● **TASK OBJECTIVE**:
Your task is to extract every line from the material below exactly.

● **STORED DATA**:
<<<<
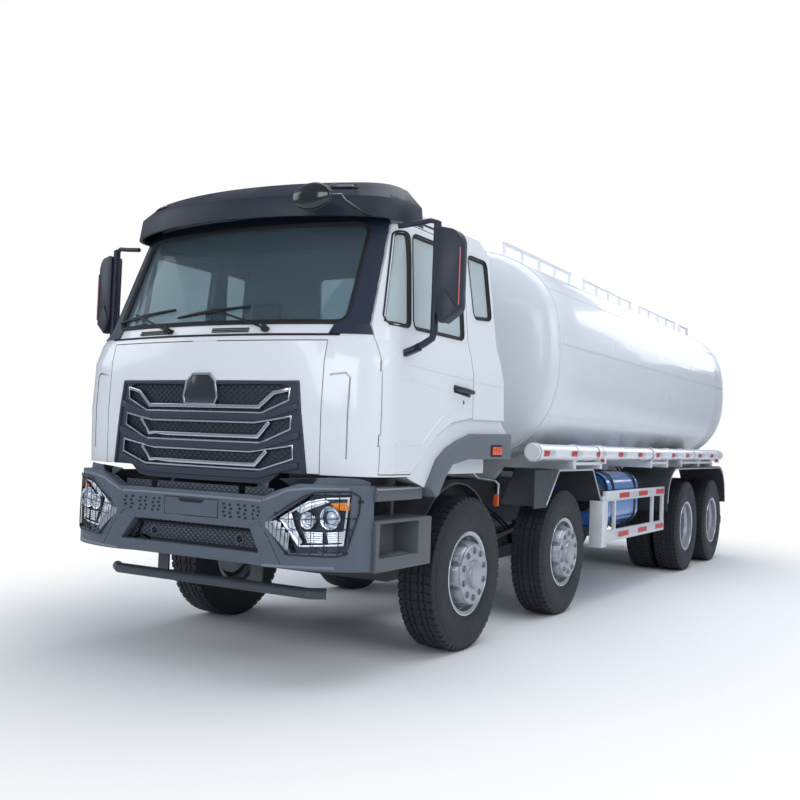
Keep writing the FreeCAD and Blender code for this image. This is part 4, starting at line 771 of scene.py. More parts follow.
sill = band("slot_bar", [(-0.500, 0, 0.872), (-0.440, 0, 0.880), (0.440, 0, 0.880), (0.500, 0, 0.872)], 0.016,
            0.016, out, round_edge=0.005)
frame_line = [(-0.455, 0, 0.878), (-0.540, 0, 0.770), (0.540, 0, 0.770), (0.455, 0, 0.878)]
frame_bar = band("slot_frame", frame_line, 0.018, 0.020, out, round_edge=0.006)
for obj in (sill, frame_bar):
    for v in obj.data.vertices:
        v.co.y += A1 - 1.548
placed(joined("slot_frame", [sill, frame_bar]), "chassis", dimple_black)
plate_edge = front([(-0.222, 1.058), (-0.222, 0.948), (0.222, 0.948), (0.222, 1.058)])
plates = [band("plate_edge", plate_edge, 0.005, 0.0015, out, closed=True, round_edge=0.0006, sink=0.001)]
latch = [(-0.110, 0.001, 1.052), (0.110, 0.001, 1.052), (0.085, 0.001, 1.030), (-0.085, 0.001, 1.030)]
plates.append(sliced(plate("plate_place", latch, (0, -0.004, 0), 0.001), 0, 0.1))
seam = [(0.548, 0.960), (0.640, 0.865), (0.742, 0.700)]
for side in (-1, 1):
    plates.append(band("seam", front(seam, side), 0.004, 0.0008, out, step=0.05, sink=0.001))
placed(behind_nose(drape(joined("bumper_lines", plates), bumper_skin, back)), "chassis",
       dimple_black)
lips = []
for side in (-1, 1):
    lips.append(band("lip", [(side * 0.560, 0, 0.752), (side * 0.655, 0, 0.868), (side * 0.560, 0, 0.962),
                             (side * 0.470, 0, 0.922)], 0.014, 0.004, out, step=0.04, round_edge=0.003,
                     sink=0.002))
lips.append(band("lip", [(-0.600, 0, 0.728), (0.600, 0, 0.728)], 0.070, 0.010, out, step=0.08,
                 round_edge=0.008, sink=0.002))
placed(behind_nose(drape(joined("bumper_lips", lips), bumper_skin, back)), "chassis",
       bumper_grey)
# the ridge strips are a lighter grey than the bumper: painted highlights where its rounded edges catch the
# light
highlight_ridges = []
shoulder = [(0.590, 1.080), (0.700, 1.122), (0.760, 1.150), (0.890, 1.168), (1.110, 1.172)]
lower_edge = [(0.600, 0.700), (1.050, 0.712)]
for path in (front([(-0.555, 0.750), (0.555, 0.750)]), front([(-0.580, 1.076), (0.580, 1.076)]),
             front(shoulder), front(shoulder, -1), front(lower_edge), front(lower_edge, -1)):
    highlight_ridges.append(band("ridge", path, 0.014, 0.002, out, step=0.05, round_edge=0.0015, sink=0.002))
placed(behind_nose(drape(joined("bumper_ridges", highlight_ridges), bumper_skin, back)), "chassis",
       finish("ridge_grey", srgb(124, 132, 144), 0.4, drift=0.12, scale=9, grain=0.2, grain_scale=620))
tilt_y, tilt_z, cab_sweep = -1.460, 0.940, 0.296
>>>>
● **FINAL RESULT**:
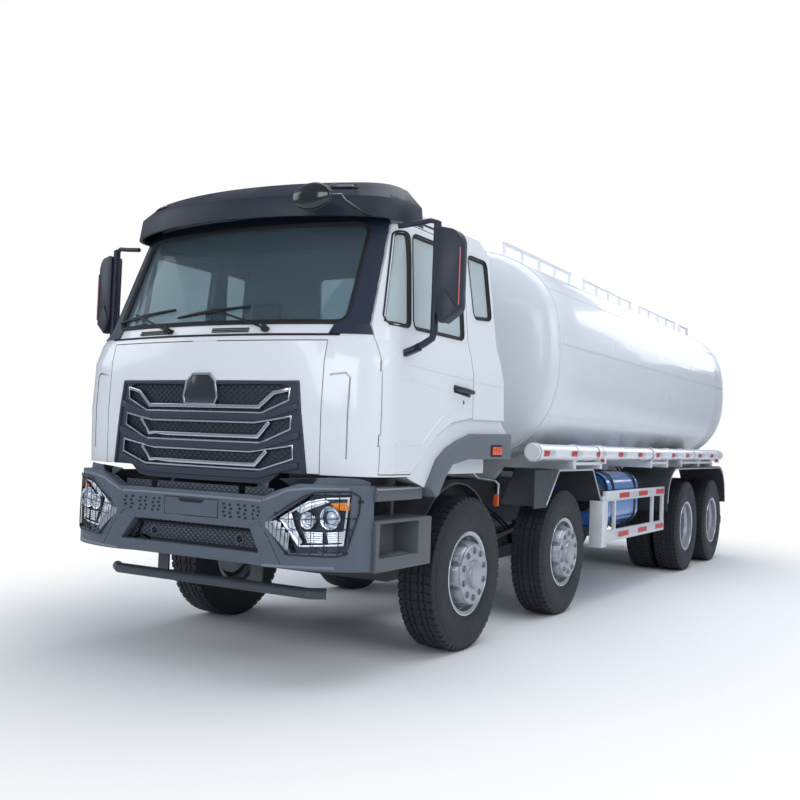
Keep writing the FreeCAD and Blender code for this image. This is part 4, starting at line 771 of scene.py. More parts follow.
sill = band("slot_bar", [(-0.500, 0, 0.872), (-0.440, 0, 0.880), (0.440, 0, 0.880), (0.500, 0, 0.872)], 0.016,
            0.016, out, round_edge=0.005)
frame_line = [(-0.455, 0, 0.878), (-0.540, 0, 0.770), (0.540, 0, 0.770), (0.455, 0, 0.878)]
frame_bar = band("slot_frame", frame_line, 0.018, 0.020, out, round_edge=0.006)
for obj in (sill, frame_bar):
    for v in obj.data.vertices:
        v.co.y += A1 - 1.548
placed(joined("slot_frame", [sill, frame_bar]), "chassis", dimple_black)
plate_edge = front([(-0.222, 1.058), (-0.222, 0.948), (0.222, 0.948), (0.222, 1.058)])
plates = [band("plate_edge", plate_edge, 0.005, 0.0015, out, closed=True, round_edge=0.0006, sink=0.001)]
latch = [(-0.110, 0.001, 1.052), (0.110, 0.001, 1.052), (0.085, 0.001, 1.030), (-0.085, 0.001, 1.030)]
plates.append(sliced(plate("plate_place", latch, (0, -0.004, 0), 0.001), 0, 0.1))
seam = [(0.548, 0.960), (0.640, 0.865), (0.742, 0.700)]
for side in (-1, 1):
    plates.append(band("seam", front(seam, side), 0.004, 0.0008, out, step=0.05, sink=0.001))
placed(behind_nose(drape(joined("bumper_lines", plates), bumper_skin, back)), "chassis",
       dimple_black)
lips = []
for side in (-1, 1):
    lips.append(band("lip", [(side * 0.560, 0, 0.752), (side * 0.655, 0, 0.868), (side * 0.560, 0, 0.962),
                             (side * 0.470, 0, 0.922)], 0.014, 0.004, out, step=0.04, round_edge=0.003,
                     sink=0.002))
lips.append(band("lip", [(-0.600, 0, 0.728), (0.600, 0, 0.728)], 0.070, 0.010, out, step=0.08,
                 round_edge=0.008, sink=0.002))
placed(behind_nose(drape(joined("bumper_lips", lips), bumper_skin, back)), "chassis",
       bumper_grey)
# the ridge strips are a lighter grey than the bumper: painted highlights where its rounded edges catch the
# light
highlight_ridges = []
shoulder = [(0.590, 1.080), (0.700, 1.122), (0.760, 1.150), (0.890, 1.168), (1.110, 1.172)]
lower_edge = [(0.600, 0.700), (1.050, 0.712)]
for path in (front([(-0.555, 0.750), (0.555, 0.750)]), front([(-0.580, 1.076), (0.580, 1.076)]),
             front(shoulder), front(shoulder, -1), front(lower_edge), front(lower_edge, -1)):
    highlight_ridges.append(band("ridge", path, 0.014, 0.002, out, step=0.05, round_edge=0.0015, sink=0.002))
placed(behind_nose(drape(joined("bumper_ridges", highlight_ridges), bumper_skin, back)), "chassis",
       finish("ridge_grey", srgb(124, 132, 144), 0.4, drift=0.12, scale=9, grain=0.2, grain_scale=620))
tilt_y, tilt_z, cab_sweep = -1.460, 0.940, 0.296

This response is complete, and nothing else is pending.